Members of the EAAF gave the Attorney General’s version an unusual reprimand by explaining that the conclusion of the analysis performed by the Innsbruck laboratory on the remains is that there are indications, but not certainties.
Anayeli, Jhosivani’s sister, thinks that after so many lies the government has told them about the disappeared youths, it is difficult to say now what might be true. Anayeli, Pedro Juárez (her husband), Margarito (her father)—whom they call Don Benito—and her mother, Doña Martina, have searched tirelessly for Jhosivani.
At first, Anayeli was distressed to tell her mother, whose health is very delicate from so much grief, about the new claims by government officials. Deeply upset, Anayeli said: "We can only hope and trust in God. It is a profound pain and an anguish so great that I’m living through for my little brother right now!"
When Doña Martina finally heard the news, she did not believe the government.
For the Guerrero de la Cruz family and other family members of the 43 disappeared, life changed dramatically on the night of September 26. The search for their boys became the centre of their existence. Everything changed. For them nothing is the same.
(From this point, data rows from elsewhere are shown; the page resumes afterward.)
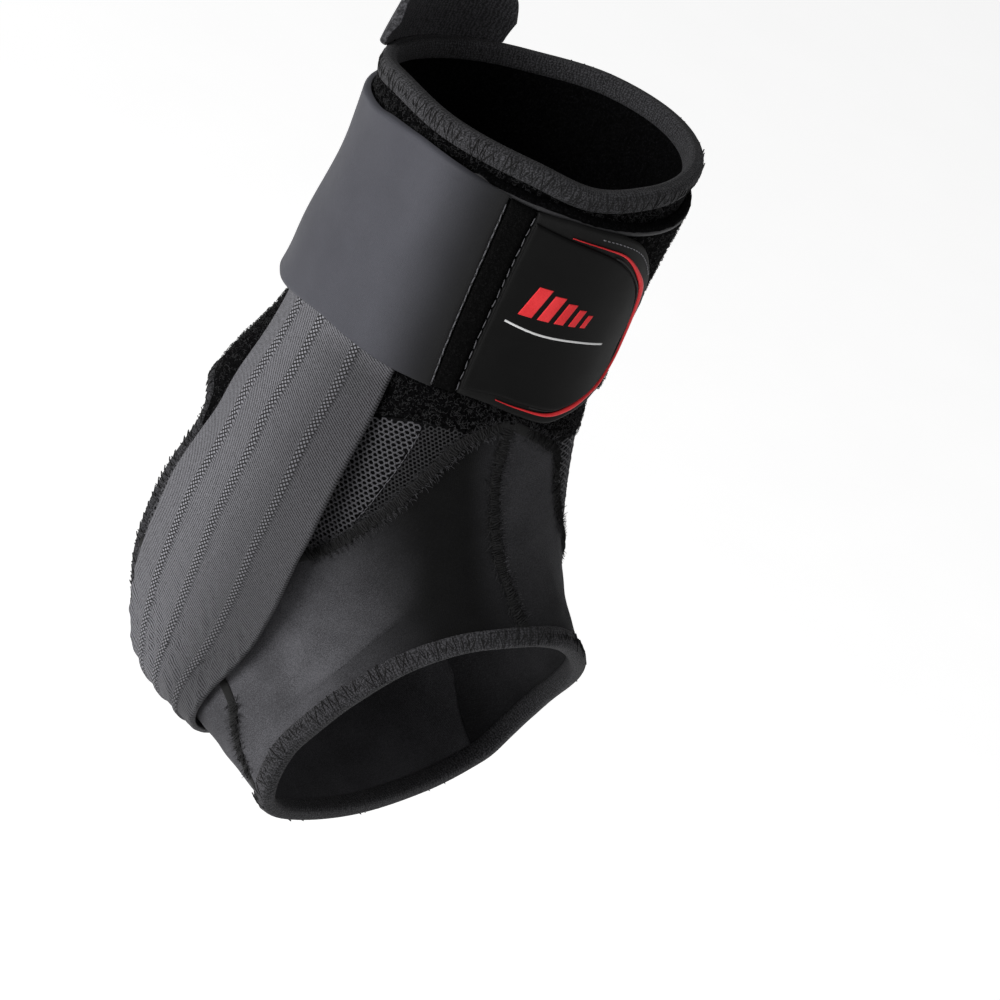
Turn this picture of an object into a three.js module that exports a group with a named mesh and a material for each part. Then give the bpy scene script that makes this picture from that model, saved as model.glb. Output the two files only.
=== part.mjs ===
// Ankle brace for a right foot. Millimetres, +Z up the leg, toes towards -Y, outer side of the
// leg towards -X, origin at the centre of the ankle joint.
import * as THREE from "three";

// Named sizes
const SPAN = 100;
const SLEEVE_WALL = 2.5;
const GAP = 0.35;
const STRAP_WALL = 1.6;
const STRAP_CLEAR = 0.65;
const WRAP_WALL = 1.7;
const RIB_HEIGHT = 0.6;
const BINDING_WIDTH = 5.5;
const BINDING_DEPTH = 4.4;
const HEEL_BINDING_WIDTH = 3.6;
const HEEL_BINDING_DEPTH = 3.6;
const SEAM_WIDTH = 3.6;
const SEAM_DEPTH = 1.0;
const PIPING_WIDTH = 1.3;
const PIPING_DEPTH = 0.6;
const TAB_WALL = 2.0;
const TAB_LEAN = 2.8;
const SEAM_CLEAR = 0.55;

// Heights above the skin at which each layer starts
const STRAP_LIFT = SLEEVE_WALL + STRAP_CLEAR;
const OUTER_WRAP_LIFT = STRAP_LIFT + STRAP_WALL + RIB_HEIGHT + GAP;
const INNER_WRAP_LIFT = SLEEVE_WALL + GAP;
const TAB_LIFT = SLEEVE_WALL + BINDING_DEPTH / 4 + GAP;

// The leg and foot inside the brace: slanting sections from the calf down to the toes. Lengths
// are shares of SPAN; row numbers start at FIRST_ROW.
const FIRST_ROW = -1;
const SECTION = ["frontY", "frontZ", "backY", "backZ", "halfWidth", "frontX", "egg", "square"];
const SECTIONS = [
  [-0.42, 1.56, 0.44, 1.58, 0.41, 0.0, 0.0, 2.1],
  [-0.39, 1.24, 0.41, 1.26, 0.375, 0.0, 0.0, 2.1],
  [-0.37, 0.92, 0.39, 0.94, 0.345, 0.0, 0.0, 2.1],
  [-0.37, 0.62, 0.38, 0.62, 0.33, 0.0, 0.0, 2.1],
  [-0.4, 0.39, 0.38, 0.34, 0.35, 0.01, 0.03, 2.1],
  [-0.46, 0.19, 0.44, 0.06, 0.38, 0.03, 0.06, 2.1],
  [-0.54, 0.03, 0.56, -0.24, 0.385, 0.06, 0.08, 2.1],
  [-0.63, -0.09, 0.55, -0.54, 0.385, 0.11, 0.08, 2.2],
  [-0.73, -0.18, 0.34, -0.73, 0.39, 0.13, 0.08, 2.3],
  [-0.85, -0.26, 0.0, -0.74, 0.41, 0.14, 0.1, 2.4],
  [-0.98, -0.32, -0.38, -0.76, 0.44, 0.14, 0.12, 2.4],
  [-1.12, -0.38, -0.75, -0.77, 0.47, 0.14, 0.14, 2.5],
];

// Lines drawn on the skin. Each row is an angle round the leg, from the front towards the outer
// side, in degrees, and a section row.
const RIM = [[0, 0.34], [25, 0.42], [50, 0.38], [85, 0.42], [111, 0.45], [138, 0.57], [180, 0.62],
  [222, 0.55], [255, 0.4], [290, 0.3], [325, 0.28]];
const CUFF_BACK = [[138, 4.04], [155, 3.9], [180, 3.88], [205, 3.9], [222, 4.04]];
const FOOT_RIM = [[-12, 5.85], [2, 5.67], [17, 5.66], [32, 5.82], [47, 6.22], [67, 6.97], [81, 7.48],
  [96, 7.92], [110, 8.3], [124, 8.58], [150, 8.85], [180, 8.95], [210, 8.85], [236, 8.58], [252, 8.3],
  [270, 7.92], [288, 7.48], [308, 6.97], [330, 6.35]];
const HEEL_RIM = [[180, 3.98], [155, 4.0], [138, 4.15], [131, 4.6], [130, 5.3], [131, 5.9],
  [134, 6.4], [146, 6.88], [162, 7.12], [180, 7.2], [198, 7.12], [214, 6.88], [226, 6.4], [229, 5.9],
  [230, 5.3], [229, 4.6], [222, 4.15], [205, 4.0]];

// Where the sole panel starts and ends along the heel opening, as row numbers of HEEL_RIM
const SOLE_STARTS = [5.6, 12.4];

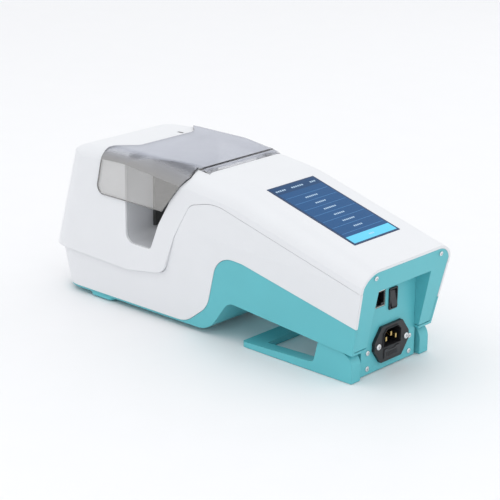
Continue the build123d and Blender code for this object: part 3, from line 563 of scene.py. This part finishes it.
class SEALER_OT_stage(bpy.types.Operator):
    """Build the pale floor, the soft studio light and the camera"""
    bl_idname = "sealer.stage"
    bl_label = "Stage"

    def execute(self, context):
        bm = bmesh.new()
        bmesh.ops.create_grid(bm, x_segments=1, y_segments=1, size=6.0)
        mesh = bpy.data.meshes.new("floor")
        bm.to_mesh(mesh)
        bm.free()
        floor = bpy.data.objects.new("floor", mesh)
        context.scene.collection.objects.link(floor)
        mesh.materials.append(material("pale floor", (0.90, 0.90, 0.91), 0.6, mottle=0.004))

        world = bpy.data.worlds.new("studio")
        world.use_nodes = True
        sky = world.node_tree.nodes["Background"]
        sky.inputs["Color"].default_value = (0.975, 0.985, 1.0, 1)
        sky.inputs["Strength"].default_value = 1.0
        context.scene.world = world
        lights = (("key", (-0.35, -0.6, 1.5), 1.2, 3.0), ("front", (1.5, -0.5, 0.8), 1.2, 1.5),
                  ("back", (0.1, 1.4, 1.0), 1.4, 1.5))
        for name, where, size, power in lights:
            lamp = bpy.data.lights.new(name, "AREA")
            lamp.energy, lamp.size = power, size
            lamp_object = bpy.data.objects.new(name, lamp)
            context.scene.collection.objects.link(lamp_object)
            lamp_object.location = where
            aim = Vector((0, 0, 0.07)) - Vector(where)
            lamp_object.rotation_euler = aim.to_track_quat("-Z", "Y").to_euler()

        camera = bpy.data.cameras.new("camera")
        camera.lens, camera.sensor_width = 120.84, 36.0
        holder = bpy.data.objects.new("camera", camera)
        context.scene.collection.objects.link(holder)
        place, aim = Vector((1.0378, -1.1311, 0.5857)), Vector((-0.0504, 0.0741, 0.0380))
        turn = (aim - place).to_track_quat("-Z", "Y").to_matrix()
        roll = Matrix.Rotation(math.radians(0.71), 3, "Z")
        holder.matrix_world = Matrix.Translation(place) @ (turn @ roll).to_4x4()
        context.scene.camera = holder
        context.scene.view_settings.view_transform = "Standard"
        return {"FINISHED"}


STEPS = (SEALER_OT_stage, SEALER_OT_finishes, SEALER_OT_screen, SEALER_OT_jaw_ribs,
         SEALER_OT_guard_rim, SEALER_OT_inlet)


class SEALER_PT_panel(bpy.types.Panel):
    """Lists the settings and the steps"""
    bl_idname = "SEALER_PT_panel"
    bl_label = "Tubing sealer"
    bl_space_type = "VIEW_3D"
    bl_region_type = "UI"
    bl_category = "Sealer"

    def draw(self, context):
        for group, _ in SETTINGS:
            settings = getattr(context.scene, group)
            for field in settings.__annotations__:
                self.layout.prop(settings, field)
        for step in STEPS:
            self.layout.operator(step.bl_idname)


SETTINGS = (("sealer_shell", ShellSettings), ("sealer_guard", GuardSettings),
            ("sealer_screen", ScreenSettings), ("sealer_jaw", JawSettings))


def register():
    for name, group in SETTINGS:
        bpy.utils.register_class(group)
        setattr(bpy.types.Scene, name, bpy.props.PointerProperty(type=group))
    for step in STEPS:
        bpy.utils.register_class(step)
    bpy.utils.register_class(SEALER_PT_panel)


def unregister():
    bpy.utils.unregister_class(SEALER_PT_panel)
    for step in reversed(STEPS):
        bpy.utils.unregister_class(step)
    for name, group in reversed(SETTINGS):
        delattr(bpy.types.Scene, name)
        bpy.utils.unregister_class(group)


def main():
    register()
    bpy.ops.sealer.stage()
    bpy.ops.sealer.finishes()
    bpy.ops.sealer.screen()
    bpy.ops.sealer.jaw_ribs()
    bpy.ops.sealer.guard_rim()
    bpy.ops.sealer.inlet()


if __name__ == "__main__":
    main()
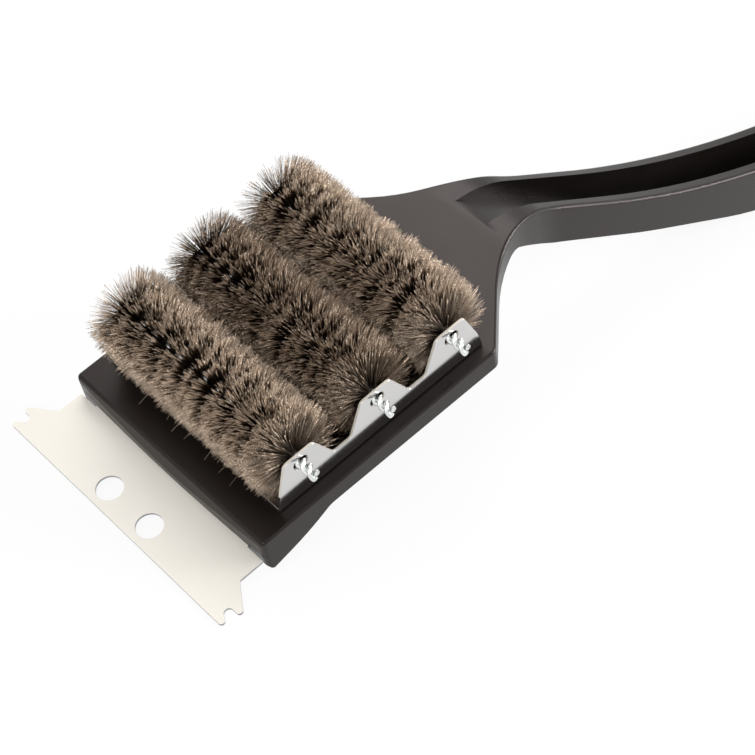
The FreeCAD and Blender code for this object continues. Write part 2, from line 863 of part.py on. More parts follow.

Many family members have moved to the Raúl Isidro Burgos Rural Normal School. Their days and nights take place within its walls. There they sleep, eat, wash and dress themselves, inform and organize themselves, meet with supportive groups. From there they face the new challenges that lie ahead, keep abreast of what is happening, keep searching for their loved ones and set out for their committees and meetings.
Not just a few have had to leave behind crops, care of animals and preparation of the land for new plantings. Others have lost their jobs. The work of maintaining properties and houses has been abandoned. The family dynamic has profoundly changed. In some families, members take turns participating in meetings and marches.
Putting themselves into movement as an organized community, they honour their sons. Nothing else has mattered to them—not the distance between their houses and the school, not their health, not their economic insecurity. Searching for their sons is central to their lives. It is an urgency that permits neither pause nor rest. They dream about them, think about them, speak with them, dedicate their memories to them, feel with them.
Networks of solidarity and bonds of affection able to withstand adversity and despair have been woven among the relatives of the disappeared. One year together, united by a common tragedy, has tempered them as a group and allowed them to deal with the natural diversity of their views.
The family members expect nothing from the government. The authorities have deceived them. They have transmitted false expectations about their sons’ whereabouts. They have broken promise after promise. Several officials have insulted them by trying to bribe them, divide and discredit them. The official versions—distorting and misrepresenting the facts, then using the power of the media at their service to propagate [the distorted, misrepresented facts]—have generated enormous frustration and distrust. Again and again, repression has been the response to their demand for truth and justice.
When on September 24, almost one year after the tragedy, parents of the 43 Ayotzinapa students are to meet once again with President Enrique Peña Nieto, they will do so with great distrust, suspicion and anger. Doña Martina, Jhosivani’s mother, says:
"I feel bad not having my son close to me. I love him so much. He knows that wherever he might be, I am going to look for him. I want him back with me. They took him alive, and I want him back alive."
In many different ways, the other parents and relatives of the disappeared say the same thing. They are going to the meeting with the President demanding the safe return of their young men.